Gardner eventually  landed a job at Bear Stearns & Co., where he stayed for four years. He was told that Bear Stearns wasn’t built by people with MBAs, but by PSDs—poor, smart and a deep desire to be wealthy. “I had found the promised land,” he said. “In my business, it’s not a black thing or a white thing. It’s a green thing.” People care about money, he said.

Gardner is working now on some business in South Africa where he’s had the opportunity to meet with Nelson Mandela, an experience he said was like meeting Jesus Chris, Santa Claus and the Easter Bunny at the same time.

When Mandela shook Gardner’s hand and said, “Welcome home, son,” Gardner was 45 years old and no man had ever said those words to him. My question was, “What can I do?” to help out in South Africa. The last thing Mandela asked Gardner was, “So, Chris, do you know my friend Oprah Winfrey?” Gardner said. “That chick is stalking me. She’s a nice lady and I’m looking forward to meeting her. It’s going to happen.”
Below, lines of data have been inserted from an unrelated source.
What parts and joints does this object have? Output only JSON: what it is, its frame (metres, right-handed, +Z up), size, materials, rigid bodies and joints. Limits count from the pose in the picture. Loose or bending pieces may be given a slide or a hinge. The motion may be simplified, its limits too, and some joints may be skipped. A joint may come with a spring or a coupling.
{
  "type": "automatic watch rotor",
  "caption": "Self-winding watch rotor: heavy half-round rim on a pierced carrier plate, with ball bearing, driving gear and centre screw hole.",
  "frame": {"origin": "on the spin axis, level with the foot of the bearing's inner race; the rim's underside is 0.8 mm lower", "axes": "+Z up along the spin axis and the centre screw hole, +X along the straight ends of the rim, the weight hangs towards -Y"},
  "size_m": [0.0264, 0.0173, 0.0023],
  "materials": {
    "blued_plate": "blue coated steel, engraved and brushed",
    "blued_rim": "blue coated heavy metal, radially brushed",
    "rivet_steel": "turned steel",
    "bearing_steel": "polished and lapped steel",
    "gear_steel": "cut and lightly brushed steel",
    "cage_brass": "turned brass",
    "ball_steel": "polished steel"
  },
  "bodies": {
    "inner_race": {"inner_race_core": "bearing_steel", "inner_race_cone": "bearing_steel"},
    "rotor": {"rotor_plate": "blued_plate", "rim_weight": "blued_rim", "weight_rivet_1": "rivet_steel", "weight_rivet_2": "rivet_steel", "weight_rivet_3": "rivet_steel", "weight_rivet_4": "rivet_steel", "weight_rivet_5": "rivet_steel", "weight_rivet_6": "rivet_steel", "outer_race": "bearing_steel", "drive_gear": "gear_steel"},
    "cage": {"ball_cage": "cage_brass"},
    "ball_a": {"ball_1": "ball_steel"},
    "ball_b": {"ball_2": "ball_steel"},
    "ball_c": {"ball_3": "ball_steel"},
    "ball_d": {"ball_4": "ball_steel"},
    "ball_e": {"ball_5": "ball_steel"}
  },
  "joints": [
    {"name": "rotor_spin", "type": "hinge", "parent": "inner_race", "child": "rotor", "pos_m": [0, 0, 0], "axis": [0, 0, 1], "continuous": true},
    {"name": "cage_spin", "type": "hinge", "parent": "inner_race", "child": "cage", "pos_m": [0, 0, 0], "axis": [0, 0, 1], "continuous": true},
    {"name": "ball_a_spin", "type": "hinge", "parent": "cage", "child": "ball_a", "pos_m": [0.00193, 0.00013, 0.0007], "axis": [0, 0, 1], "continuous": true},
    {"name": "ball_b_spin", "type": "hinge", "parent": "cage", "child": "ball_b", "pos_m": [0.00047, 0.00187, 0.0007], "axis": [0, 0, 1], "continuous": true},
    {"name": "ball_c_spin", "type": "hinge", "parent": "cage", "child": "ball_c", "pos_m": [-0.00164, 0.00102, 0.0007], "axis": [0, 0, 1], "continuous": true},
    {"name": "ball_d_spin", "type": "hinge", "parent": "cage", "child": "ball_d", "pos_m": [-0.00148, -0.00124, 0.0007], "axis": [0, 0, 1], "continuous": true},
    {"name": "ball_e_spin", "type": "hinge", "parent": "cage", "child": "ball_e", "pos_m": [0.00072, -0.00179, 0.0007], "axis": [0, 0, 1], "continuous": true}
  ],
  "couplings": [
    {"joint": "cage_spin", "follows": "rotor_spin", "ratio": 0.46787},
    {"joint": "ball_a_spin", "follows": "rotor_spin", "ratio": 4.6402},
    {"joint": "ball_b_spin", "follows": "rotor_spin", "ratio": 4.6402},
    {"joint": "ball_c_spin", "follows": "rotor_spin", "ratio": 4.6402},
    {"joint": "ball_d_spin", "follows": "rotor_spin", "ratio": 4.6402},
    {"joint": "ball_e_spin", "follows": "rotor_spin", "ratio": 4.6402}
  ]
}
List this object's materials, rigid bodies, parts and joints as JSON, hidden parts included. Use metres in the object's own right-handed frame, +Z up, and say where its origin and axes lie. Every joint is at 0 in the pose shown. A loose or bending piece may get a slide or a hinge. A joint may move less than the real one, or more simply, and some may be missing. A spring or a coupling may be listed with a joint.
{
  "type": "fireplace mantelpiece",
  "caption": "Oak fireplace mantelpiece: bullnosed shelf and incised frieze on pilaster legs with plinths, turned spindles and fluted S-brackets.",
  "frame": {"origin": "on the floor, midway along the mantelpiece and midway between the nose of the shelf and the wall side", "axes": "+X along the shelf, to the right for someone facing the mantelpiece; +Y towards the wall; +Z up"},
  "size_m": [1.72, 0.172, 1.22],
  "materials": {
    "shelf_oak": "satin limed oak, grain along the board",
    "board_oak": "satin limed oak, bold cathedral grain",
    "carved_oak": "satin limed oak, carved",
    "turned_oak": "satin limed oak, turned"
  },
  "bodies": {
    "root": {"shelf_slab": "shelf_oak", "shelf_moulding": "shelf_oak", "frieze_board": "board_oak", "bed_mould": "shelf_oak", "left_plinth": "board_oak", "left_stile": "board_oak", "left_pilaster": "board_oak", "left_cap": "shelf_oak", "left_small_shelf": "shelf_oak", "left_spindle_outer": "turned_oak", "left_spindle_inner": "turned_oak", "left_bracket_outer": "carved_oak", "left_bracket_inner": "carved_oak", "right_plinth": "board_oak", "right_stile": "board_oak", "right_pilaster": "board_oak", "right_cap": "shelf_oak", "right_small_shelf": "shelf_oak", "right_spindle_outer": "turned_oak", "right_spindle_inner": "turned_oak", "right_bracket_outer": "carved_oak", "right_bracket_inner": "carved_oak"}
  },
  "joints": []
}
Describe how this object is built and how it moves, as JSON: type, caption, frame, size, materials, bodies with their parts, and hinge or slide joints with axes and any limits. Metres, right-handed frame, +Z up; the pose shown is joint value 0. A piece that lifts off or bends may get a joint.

Gardner ended his talk by listing all the good things that have happened to him: the movie is finished. There’s no reason it shouldn’t be huge since it was produced by the producer of Forest Gump and a huge star is leading the cast. The book is out and his editor’s previous book won the Pulitzer Prize. “Across the board, it can’t get any better. But the most important thing, I know for a fact, that I’ve ever done in my life or been associated with is to raise two children and break the cycle of men who were not there for their children. I raised a man who knows what it means to be responsible and I raised a young woman who knows how a man should treat her. By doing this, I have influenced generations of my offspring who I will never meet.”